At first, the antiprotons and antielectrons are kept apart by an electric field, which is slowly adjusted to bring the two clouds of oppositely charged particles together. As they mix, neutral antihydrogen atoms are formed, which thanks to their slight magnetism, can be kept away from the walls of the trap by an extremely powerful magnetic field. Repeating this process over an eight-hour shift, the ALPHA team can now store up to one thousand antihydrogen atoms at a time, an incredible achievement that has taken two decades of painstaking design, innovation, and hard work.
Once the team has trapped a cloud of antihydrogen atoms, the final step is to measure their spectrum. Laser light is fired into the trap, and if the frequency is right, it will kick some of the antielectrons from the lowest energy levels into a higher one. If an antielectron gets promoted, another photon can then knock it out of the atom altogether, which causes the resulting antiproton to drift into the trap walls and annihilate.
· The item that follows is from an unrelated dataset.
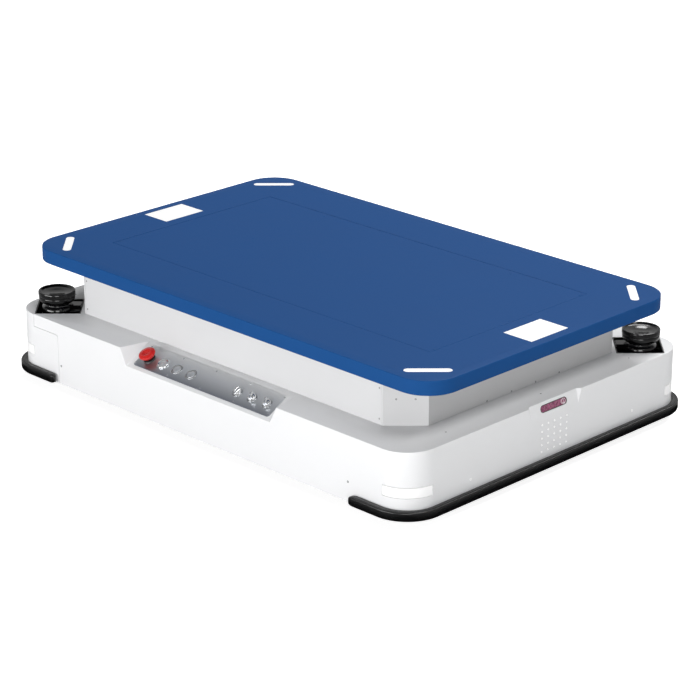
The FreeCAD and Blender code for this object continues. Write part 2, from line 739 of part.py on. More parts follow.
def drive_unit(side):
    """Carrier, gear motor, wheel and spring buffer of one drive unit, by name."""
    at, y = side * carrier_y, side * post_y
    inner = side * (post_y - bush_half)
    seat_low = carrier_high - buffer_seat_thickness
    parts = [box(-carrier_half, carrier_half, at, at + side * carrier_thickness, carrier_low, carrier_high),
             box(-buffer_seat_half, buffer_seat_half, inner, at, seat_low, carrier_high)]
    parts += [box(x - bush_half, x + bush_half, inner, at, carrier_low, carrier_high)
              for x in (-post_x, post_x)]
    bores = [cylinder(post_r + run_gap, V(x, y, 0), V(x, y, 2 * drive_r)) for x in (-post_x, post_x)]
    bores.append(cylinder(drive_shaft_r + run_gap, V(0, at - side, drive_r), V(0, side * drive_y, drive_r)))
    carrier = parts[0].fuse(parts[1:]).cut(bores).removeSplitter()
    motor = box(-motor_half, motor_half, at - side * motor_length, at,
                drive_r - motor_half, drive_r + motor_half)
    disc = cylinder(drive_r, V(0, side * (drive_y - drive_width / 2), drive_r),
                    V(0, side * (drive_y + drive_width / 2), drive_r))
    shaft = cylinder(drive_shaft_r, V(0, at + side * face_gap, drive_r), V(0, side * drive_y, drive_r))
    z0 = carrier_high + face_gap
    return {"drive_carrier": carrier, "drive_motor": motor, "drive_wheel": disc.fuse(shaft).removeSplitter(),
            "suspension_buffer": box(-buffer_half, buffer_half, y - buffer_half, y + buffer_half,
                                     z0, z0 + buffer_length)}


def main():
    os.makedirs("parts", exist_ok=True)

    shell, rear_cover = body_covers()
    save("body_shell", shell)
    save("rear_cover", rear_cover)
    save("base_plate", base_plate())
    save("long_beams", group([long_beam(side) for side in (-1, 1)]))
    save("caster_bridges", group(caster_bridges()))
    save("suspension_posts", group([suspension_posts(side) for side in (-1, 1)]))
    strip = corner_arc(body_corner_r - strip_thickness, body_corner_r, strip_bottom + face_gap,
                       strip_bottom + strip_height - face_gap, face_gap)
    save("corner_light_strips", group(at_corners(strip)))

    rail = bumper_band(0, rail_thickness, bumper_bottom + 3, bumper_top - 3, bumper_start_x)
    rubber = bumper_profile()
    save("bumper_rails", group([rail, moved(rail, turn=180)]))
    save("front_bumper", rubber)
    save("rear_bumper", moved(rubber, turn=180))
    caps = bumper_caps()
    save("bumper_end_caps", group(caps + [moved(c, turn=180) for c in caps]))

    for name, panel in riser_panels().items():
        save(name, panel)
    save("deck_frame", deck_frame())
    save("deck_plate", deck_plate())
    save("deck_underplate", deck_underplate())
    save("deck_cover", deck_cover_opening(0, deck_top - cover_thickness, deck_top))
    marker = deck_marker(-face_gap, deck_top - marker_thickness, deck_top)
    save("deck_end_markers", group([marker, moved(marker, turn=180)]))
    light = deck_light(-face_gap, deck_top - marker_thickness, deck_top)
    save("deck_corner_lights", group(at_corners(light)))

    save("control_panel_plate", panel_plate())
    spots = panel_spots()
    rings = [control(estop_collar(), spots[0]), control(bezel(ring_bezel_r, ring_bezel_height), spots[1])]
    rings += [control(bezel(flush_bezel_r, flush_bezel_height), x) for x in spots[2:4]]
    rings += [control(bezel(selector_bezel_r, selector_bezel_height), x) for x in spots[4:]]
    save("control_bezels", group(rings))
    save("estop_stem", control(estop_stem(), spots[0]))
    save("estop_head", control(estop_head(), spots[0]))
    save("reset_button", control(plunger(ring_bezel_height - 1), spots[1]))
    save("start_button", control(plunger(flush_bezel_height), spots[2]))
    save("pause_button", control(plunger(flush_bezel_height), spots[3]))
    for name, x in zip(("mode_selector", "brake_selector", "power_selector"), spots[4:]):
        save(name, control(selector(), x))

    tray, housing, optics, head, rotor = scanner_pieces()
    save("scanner_trays", group(in_scanner_corners(tray)))
    save("scanner_housings", group(in_scanner_corners(housing)))
    save("scanner_optics_covers", group(in_scanner_corners(optics)))
    save("scanner_heads", group(in_scanner_corners(head)))
    save("front_scanner_rotor", rotor)
    save("rear_scanner_rotor", moved(rotor, turn=180))

    save("camera_window", window_placed(stadium(window_length - 2 * face_gap, window_width - 2 * face_gap,
                                                -window_thickness - 0.5, -0.5)))
    save("camera_module", window_placed(stadium(window_length + 4, window_width + 8,
                                                -skin - camera_depth, -skin - face_gap)))
    save("speaker", box(half_length - skin - speaker_depth, half_length - skin - face_gap,
                        -speaker_half, speaker_half, speaker_low, speaker_high))

    save("battery_pack", box(battery_x - battery_length / 2, battery_x + battery_length / 2,
                             -battery_width / 2, battery_width / 2, floor_top, floor_top + battery_height))
    save("control_computer", box(computer_x - computer_length / 2, computer_x + computer_length / 2,
                                 -computer_width / 2, computer_width / 2,
                                 floor_top, floor_top + computer_height))

    save("caster_plates", group([caster_plate(x, y) for x, y in caster_spots().values()]))
    for name, (x, y) in caster_spots().items():
        save(name + "_caster_fork", caster_fork(x, y))
        save(name + "_caster_wheel", wheel(caster_r, caster_width, axle_r + run_gap, x - caster_trail, y))
    for name, side in (("right", -1), ("left", 1)):
        for piece, shape in drive_unit(side).items():
            save(name + "_" + piece, shape)


main()
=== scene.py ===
import json
import math

import bmesh
import bpy
import numpy as np
from mathutils import Matrix, Vector


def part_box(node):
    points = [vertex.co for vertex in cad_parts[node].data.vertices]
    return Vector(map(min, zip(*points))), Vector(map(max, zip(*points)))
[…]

The particles released by the annihilation can then be detected, and by counting the number of annihilations the team can tell whether their laser is set at the right frequency to cause an antielectron to make a quantum jump.
After they first successfully trapped antihydrogen in 2010, ALPHA was completely rebuilt, and in 2016 they finally managed to see a quantum jump in antihydrogen for the first time. Now they can do the same measurement in a single day and have determined the energy of the jump to a few parts in a trillion. “I still don’t believe that it’s possible today,” Jeffrey told me with undisguised pride. “We’ve surprised ourselves a lot.” So far, the spectrum of antihydrogen is in perfect agreement with ordinary hydrogen, and amazingly the precision of ALPHA’s measurements are rapidly closing in on the measurements of ordinary hydrogen. “We’ll get close to hydrogen soon. Hydrogen has been measured to parts in ten to the fifteenth [a thousand trillion]. We’re at parts in ten to the twelfth [a trillion] now, in only two years. They’ve had two hundred years!”